If you work in the nonprofit world long enough, one of the most frustrating things you’ll run into is what we call the silo effect.


That’s when, just like with the grain silos that are sealed to protect their contents, organizations seal themselves and their ideas and their energy off from each other. And while we want those grain silos to be secure and to do their jobs well, there are rarely any benefits from organizations that serve the same community being isolated in their silos.


That isolation leads to families falling between the cracks and going unserved. It leads to competition for limited resources rather than cooperation. It leads to disillusionment among clients, volunteers, donors and staff. And just like grain can eventually rot if left in a silo too long, so can a nonprofit and its ideas stagnate and lose their effectiveness.
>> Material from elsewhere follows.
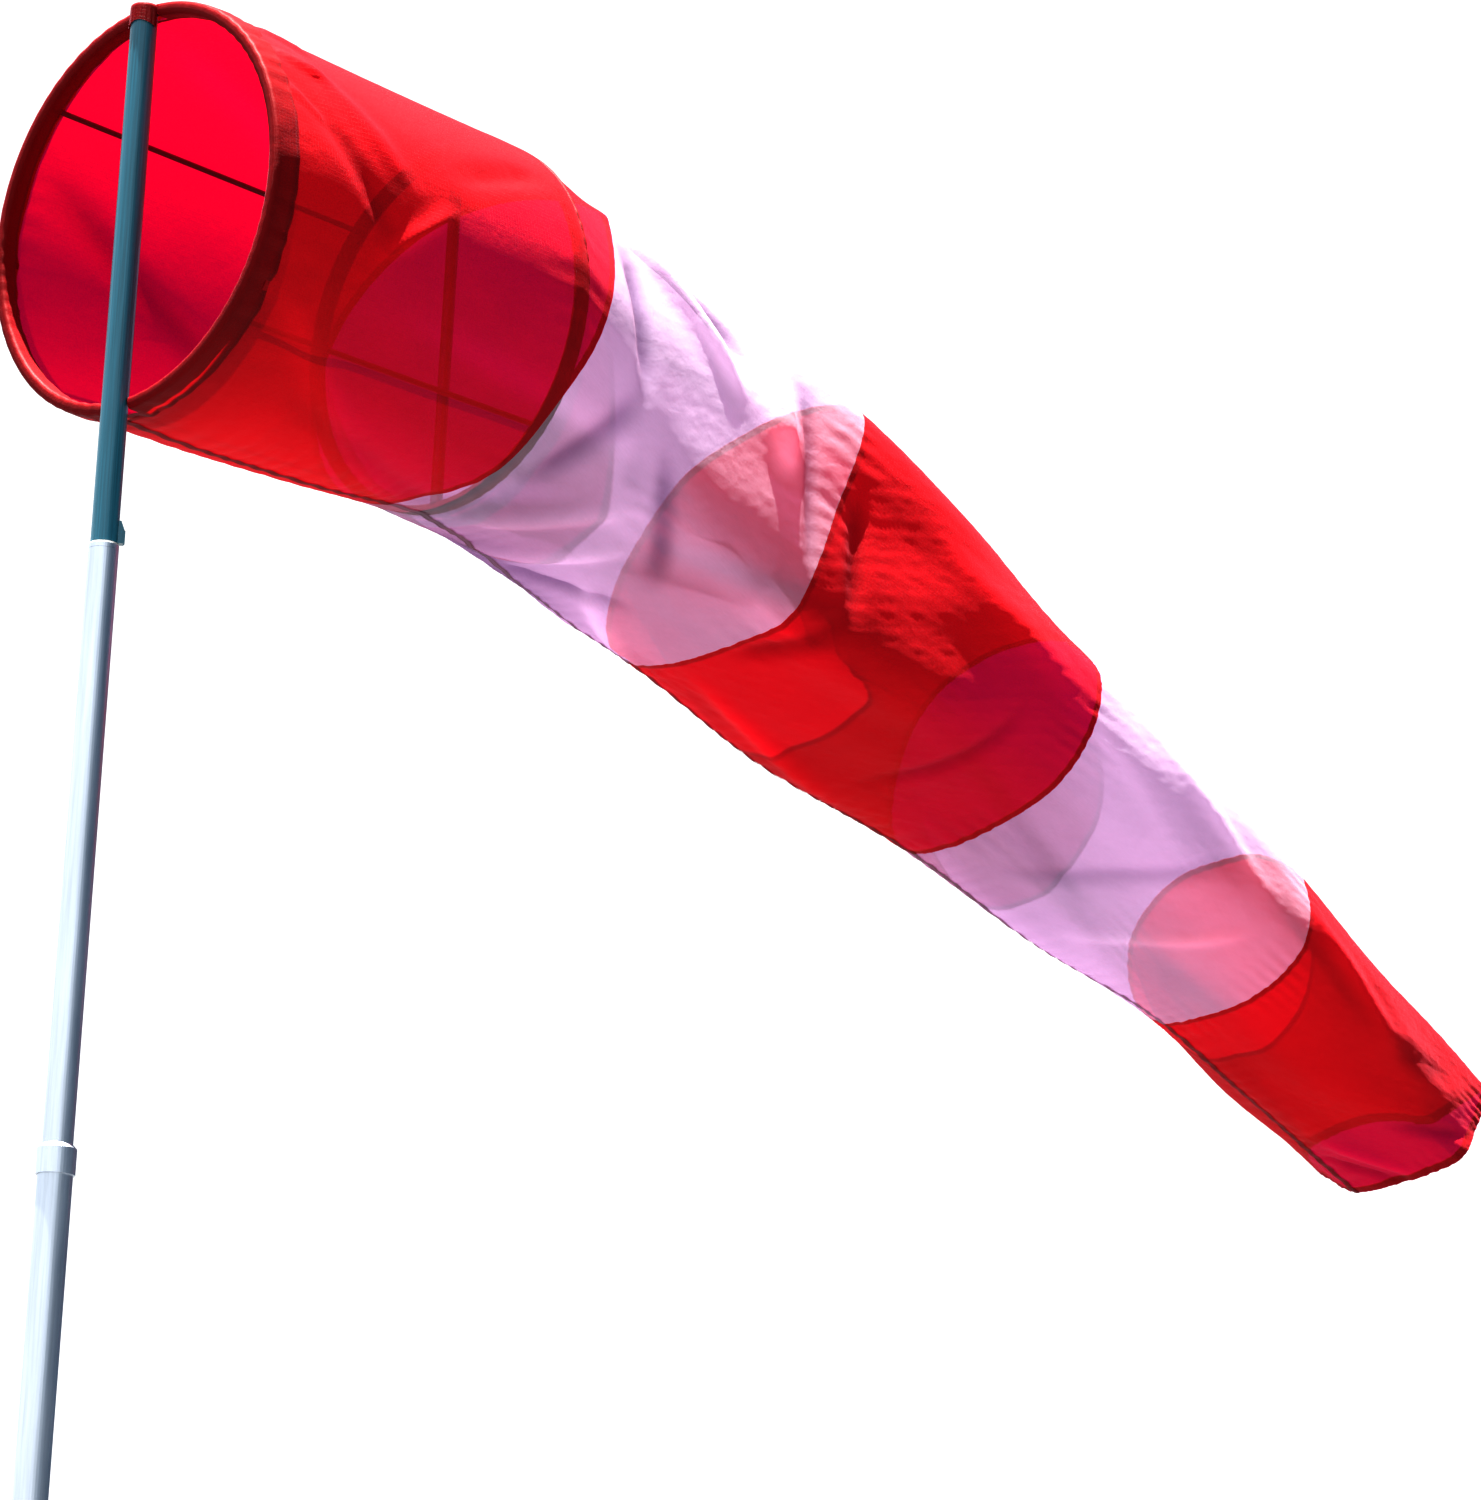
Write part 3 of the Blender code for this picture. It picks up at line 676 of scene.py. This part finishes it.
def distance_along(first, second):
    """How far each point of a profile is from its first one, measured along it."""
    steps = np.hypot(np.diff(first, prepend=first[0]), np.diff(second, prepend=second[0]))
    return np.cumsum(steps)


def hem_profile():
    """The hem's section as (distance behind its front, distance from the hoop's axis).

    It runs forwards on the outside, over the front of the hoop's wire, and back on the inside.
    """
    outer = MOUTH_RADIUS
    inner = HOOP_OUTSIDE - HOOP_WIRE - CLOTH_GAP * 1.5
    turn = np.linspace(0, math.pi / 2, 5)
    sine, cosine = HEM_ROUND * np.sin(turn), HEM_ROUND * np.cos(turn)
    outside = np.linspace(HEM_OUTER, HEM_ROUND, 9)
    inside = np.linspace(HEM_ROUND, HEM_INNER, 7)[1:]
    depth = np.concatenate([outside, HEM_ROUND - sine[1:], HEM_ROUND - cosine, inside])
    radius = np.concatenate([np.full(len(outside), outer), outer - HEM_ROUND + cosine[1:],
                             inner + HEM_ROUND - sine, np.full(len(inside), inner)])
    return depth, radius


def hem_faces(points):
    """Which faces of the hem are made. Those where the swivel tube goes through it are not."""
    front, side, height = points[..., 0], np.abs(points[..., 1]), points[..., 2]
    in_tube = (side < TUBE_RADIUS + TUBE_SIDE_GAP) & (front < TUBE_RADIUS + TUBE_BACK_GAP)
    under_top = in_tube & (height > LEVEL) & (height < TUBE_TOP + TUBE_TOP_GAP)
    blocked = under_top | (in_tube & (height < LEVEL))
    corner = blocked | np.roll(blocked, -1, axis=1)
    return ~(corner[:-1] | corner[1:])


def make_mouth_hem():
    """The hem that wraps the front hoop."""
    depth, radius = hem_profile()
    angle = math.tau * (np.arange(HEM_COLUMNS) + 0.5) / HEM_COLUMNS
    around = (angle / math.tau - SEAM_ANGLE / 360) % 1
    # The hem is tight over the wire and gathers a little towards its sewn edges.
    puff = 0.0016 * ripple(around, 0.0, 41, 3) + 0.0012 * ripple(around, 0.0, 17, 5)
    sway = 0.0012 * ripple(around, 0.5, 29, 2)
    crinkle = 0.0006 * ripple(around, 1.0, 70, 7)
    loose = np.clip((depth - 0.004) / 0.03, 0, 1)[:, None]
    reach = radius[:, None] + puff * loose + crinkle
    points = np.stack([HEM_FRONT + depth[:, None] + sway * loose, reach * np.cos(angle),
                       LEVEL + reach * np.sin(angle)], axis=-1)
    run = distance_along(depth, radius)
    turns = np.arange(HEM_COLUMNS + 1) / HEM_COLUMNS * math.tau * MOUTH_RADIUS
    uv = np.stack(np.broadcast_arrays(turns[None, :], run[:, None]), axis=-1)
    material = red_cloth("mouth_hem", (0.004, run[-1] - 0.003), 3)
    piece = grid_piece("cloth_mouth_hem", points, uv, material, keep=hem_faces(points))
    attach(piece, "vane")
    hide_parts("mouth_hem")
    return piece


def tab_profile():
    """The tab's section as (height over the tube's top, distance from its axis)."""
    hanging = np.linspace(-TAB_DROP, -0.003, 10)
    over_edge = ((-0.001, 0.0010), (0.0008, -0.0010), (0.0014, -0.0070), (0.0016, -0.0160))
    rise, outward = np.array(over_edge).T
    height = np.concatenate([hanging, rise])
    reach = TUBE_RADIUS + np.concatenate([np.full(len(hanging), TAB_GAP), outward])
    return height, reach


def make_hem_tab():
    """The end of the hem that folds down over the top of the swivel tube."""
    turn = np.radians(np.linspace(*TAB_TURN, 49))
    height, reach = tab_profile()
    loose = np.clip(-height[:, None] / TAB_DROP, 0, 1)
    sag = 0.004 * np.sin(turn * 2.0 + 0.6) * loose
    wave = 0.0010 * np.sin(turn * 9) * loose
    out = reach[:, None] + np.abs(wave)
    points = np.stack([out * np.cos(turn), out * np.sin(turn), TUBE_TOP + height[:, None] + sag],
                      axis=-1)
    run = distance_along(height, reach)
    uv = np.stack(np.broadcast_arrays(turn * TUBE_RADIUS, run[:, None]), axis=-1)
    material = red_cloth("hem_tab", (0.004,), 2)
    piece = grid_piece("hem_tab", points, uv, material, closed=False)
    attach(piece, "vane")
    return piece


def make_hoop_pocket():
    """The sleeve sewn inside the sock that holds the rear hoop."""
    inside = REAR_OUTSIDE - HOOP_WIRE - CLOTH_GAP
    skin = REAR_OUTSIDE + CLOTH_GAP
    # Its section as (distance downwind of the hoop, distance from the hoop's axis).
    profile = ((-0.015, skin + 0.0012), (-0.011, skin - 0.002), (-0.008, inside + 0.004),
               (-0.006, inside + 0.0006), (0.0, inside), (0.006, inside + 0.0006),
               (0.008, inside + 0.004), (0.011, skin - 0.002), (0.015, skin - 0.0012))
    downwind, radius = np.array(profile).T
    angle = math.radians(SEAM_ANGLE) + math.tau * AROUND
    crinkle = 0.0008 * ripple(AROUND, 0.3, 60, 4)
    reach = radius[:, None] + crinkle
    places = (REAR_CENTRE[0] + downwind[:, None], reach * np.cos(angle),
              REAR_CENTRE[2] + reach * np.sin(angle))
    points = np.stack(np.broadcast_arrays(*places), axis=-1)
    turns = LOOP * math.tau * REAR_OUTSIDE
    uv = np.stack(np.broadcast_arrays(turns, downwind[:, None]), axis=-1)
    material = red_cloth("hoop_pocket", (-0.012, 0.012), 2)
    piece = grid_piece("rear_hoop_pocket", points, uv, material)
    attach(piece, "vane")
    return piece


def make_sock():
    edges = [level(FRONT_EDGE), first_seam(), level(2), level(3), level(4), level(5)]
    for number, colour in enumerate(("red", "white", "red", "white", "red"), 1):
        start, end = edges[number - 1], edges[number]
        band = make_band(number, colour, start, end)
        make_long_seam(number, colour, start, end)
        if number < 5:
            make_seam(number, end)
    make_tail_hem()
    make_mouth_hem()
    make_hem_tab()
    make_hoop_pocket()


# ---------------------------------------------------------------- metals and plastics

def metal(name, colour, rough, streak=(30, 30, 1.2), metallic=1.0, coat=0.0, wear=0.12):
    """Drawn or coated metal with faint lengthwise streaks, specks and soft stains."""
    look = Nodes(name)
    place = look.add("ShaderNodeTexCoord").outputs["Object"]
    drawn = look.noise(look.stretched(place, streak), 6.0, 4.0)
    stain = look.noise(place, 9.0, 5.0, 0.6)
    speck = look.noise(place, 260.0, 2.0)
    shade = look.ramp(drawn, 0.3, 0.7, rgba(colour, 1 - wear), rgba(colour, 1 + wear * 0.5))
    shade = look.mix(look.math("MULTIPLY", stain, wear), shade, rgba(colour, 0.6))
    look.feed(look.shader.inputs["Base Color"], shade)
    roughness = look.math("ADD", rough - 0.06, look.math("MULTIPLY", stain, 0.12))
    roughness = look.math("ADD", roughness, look.math("MULTIPLY", speck, 0.05))
    look.feed(look.shader.inputs["Roughness"], roughness)
    height = look.math("ADD", look.math("MULTIPLY", drawn, 0.6), look.math("MULTIPLY", speck, 0.4))
    look.feed(look.shader.inputs["Normal"], look.bump(height, 0.25, 0.0003))
    look.shader.inputs["Metallic"].default_value = metallic
    look.shader.inputs["Coat Weight"].default_value = coat
    look.shader.inputs["Coat Roughness"].default_value = 0.12
    return look.material


def plastic(name, colour, rough):
    """Moulded plastic with a fine grain."""
    look = Nodes(name)
    place = look.add("ShaderNodeTexCoord").outputs["Object"]
    grain = look.noise(place, 700.0, 3.0)
    cloud = look.noise(place, 14.0, 3.0)
    shade = look.ramp(cloud, 0.3, 0.7, rgba(colour, 0.9), rgba(colour, 1.1))
    look.feed(look.shader.inputs["Base Color"], shade)
    roughness = look.math("ADD", rough, look.math("MULTIPLY", grain, 0.15))
    look.feed(look.shader.inputs["Roughness"], roughness)
    look.feed(look.shader.inputs["Normal"], look.bump(grain, 0.3, 0.0002))
    return look.material


def dress_hard_parts():
    mast = metal("mast_aluminium", (0.80, 0.86, 0.93), 0.36)
    paint = metal("teal_enamel", (0.024, 0.170, 0.240), 0.34, (60, 60, 1), 0.0, 0.7, 0.34)
    zinc = metal("zinc_plated_steel", (0.40, 0.41, 0.43), 0.42, (12, 12, 12))
    bright = metal("stainless_steel", (0.62, 0.62, 0.62), 0.25, (20, 20, 20))
    wire = metal("dark_hoop_steel", (0.13, 0.012, 0.018), 0.45, (14, 14, 14), 0.3)
    black = plastic("black_plastic", (0.025, 0.025, 0.027), 0.45)
    nylon = plastic("white_nylon", (0.70, 0.69, 0.65), 0.40)
    dressing = {
        mast: ("mast_lower_tube", "mast_upper_tube", "mast_head_plug"),
        paint: ("swivel_tube", "retainer_lug"),
        wire: ("front_hoop", "rear_hoop", "far_side_rod", "near_side_rod"),
        zinc: ("rear_hoop_strut", "retainer_screw", "hoop_screw_top", "hoop_screw_bottom"),
        bright: ("spindle",),
        black: ("mast_foot_plug",),
        nylon: ("thrust_washer", "lower_bush", "upper_bush"),
    }
    for material, names in dressing.items():
        for name in names:
            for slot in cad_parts[name].material_slots:
                slot.material = material


# ---------------------------------------------------------------- stage, light and camera

FLOOR_COLOURS = ((0.064, 0.064, 0.066, 1), (0.072, 0.072, 0.072, 1))
FLOOR_HALF_SIZE = 40.0
# The sky's colours from its dark side to its bright side, by a place from 0 to 1, and how bright
# the camera sees it.
SKY_STOPS = ((0.16, (0.07, 0.13, 0.20)), (0.38, (0.30, 0.38, 0.46)), (0.56, (1.15, 1.20, 1.28)))
BRIGHT_SIDE = (-0.92, 0.36, -0.10)
SEEN_SKY = 1.3
SUN_FROM = (-0.06, 0.02, 0.98)
SUN_STRENGTH = 38.0
SUN_WIDTH = 0.6
CAMERA_HEADING = 44.41
CAMERA_RISE = 14.37
CAMERA_ROLL = 2.832
# Where the camera stands: from the mast's axis at the height of the mouth's centre.
CAMERA_FROM_MOUTH = (-5.0439, -6.1841, -2.7704)
LENS = 144.0
SENSOR = 36.0
FARTHEST_SEEN = 200.0
EXPOSURE = -0.10
GAMMA = 0.70


def make_floor():
    look = Nodes("pale_floor")
    place = look.add("ShaderNodeTexCoord").outputs["Object"]
    shade = look.ramp(look.noise(place, 0.8), 0.3, 0.7, *FLOOR_COLOURS)
    look.feed(look.shader.inputs["Base Color"], shade)
    look.shader.inputs["Roughness"].default_value = 0.9
    size = FLOOR_HALF_SIZE
    mesh = bpy.data.meshes.new("floor")
    corners = [(-size, -size, 0), (size, -size, 0), (size, size, 0), (-size, size, 0)]
    mesh.from_pydata(corners, [], [(0, 1, 2, 3)])
    mesh.materials.append(look.material)
    link("floor", mesh)


def make_sky():
    """A pale sky. Its light is brighter on the upwind side, and the camera sees it plain white."""
    world = bpy.data.worlds.new("sky")
    bpy.context.scene.world = world
    world.use_nodes = True
    tree = world.node_tree
    back = tree.nodes["Background"]
    place = tree.nodes.new("ShaderNodeTexCoord")
    facing = tree.nodes.new("ShaderNodeVectorMath")
    facing.operation = "DOT_PRODUCT"
    tree.links.new(place.outputs["Generated"], facing.inputs[0])
    facing.inputs[1].default_value = BRIGHT_SIDE
    ramp = tree.nodes.new("ShaderNodeValToRGB")
    shift = tree.nodes.new("ShaderNodeMapRange")
    shift.inputs["From Min"].default_value = -1.0
    tree.links.new(facing.outputs["Value"], shift.inputs["Value"])
    tree.links.new(shift.outputs[0], ramp.inputs[0])
    ramp.color_ramp.elements.new(0.5)
    for stop, (position, colour) in zip(ramp.color_ramp.elements, SKY_STOPS):
        stop.position = position
        stop.color = (*colour, 1)
    seen = tree.nodes.new("ShaderNodeLightPath")
    pick = tree.nodes.new("ShaderNodeMix")
    pick.data_type = "RGBA"
    tree.links.new(seen.outputs["Is Camera Ray"], pick.inputs[0])
    tree.links.new(ramp.outputs[0], pick.inputs[6])
    pick.inputs[7].default_value = (SEEN_SKY, SEEN_SKY, SEEN_SKY, 1)
    tree.links.new(pick.outputs[2], back.inputs["Color"])
    back.inputs["Strength"].default_value = 1.0


def make_sun():
    sun = bpy.data.lights.new("sun", "SUN")
    sun.energy = SUN_STRENGTH
    sun.angle = math.radians(SUN_WIDTH)
    sun.color = (1.0, 0.97, 0.93)
    lamp = link("sun", sun)
    lamp.rotation_mode = "QUATERNION"
    lamp.rotation_quaternion = Vector(SUN_FROM).to_track_quat("Z", "Y")


def make_camera():
    camera = link("camera", bpy.data.cameras.new("camera"))
    camera.data.lens = LENS
    camera.data.sensor_width = SENSOR
    camera.data.clip_end = FARTHEST_SEEN
    heading, rise = math.radians(CAMERA_HEADING), math.radians(CAMERA_RISE)
    forward = Vector((math.cos(heading) * math.cos(rise), math.sin(heading) * math.cos(rise),
                      math.sin(rise)))
    turn = forward.to_track_quat("-Z", "Y").to_matrix().to_4x4()
    roll = Matrix.Rotation(math.radians(CAMERA_ROLL), 4, "Z")
    place = Matrix.Translation(Vector(CAMERA_FROM_MOUTH) + Vector((0, 0, LEVEL)))
    camera.matrix_world = place @ turn @ roll
    bpy.context.scene.camera = camera


def set_view():
    view = bpy.context.scene.view_settings
    view.view_transform = "Standard"
    view.exposure = EXPOSURE
    view.gamma = GAMMA


make_sock()
dress_hard_parts()
make_floor()
make_sky()
make_sun()
make_camera()
set_view()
The most unfortunate thing about this silo effect, though, is that it’s almost never intentional. Nonprofits, large and small, often start with plans to cooperate and collaborate. But then the pressures of day-to-day operations creep in and staff and boards become so focused on carrying out their mission and trying to survive that they eventually stop looking outside their own walls and next thing you know, they’ve built a silo.


But nothing in a healthy habitat exists in a vacuum. A healthy habitat – a healthy community – has various parts and pieces that work together. And so even as we build homes at Habitat, we also have a goal of working with other agencies, breaking down walls and getting out of our silos to improve our community.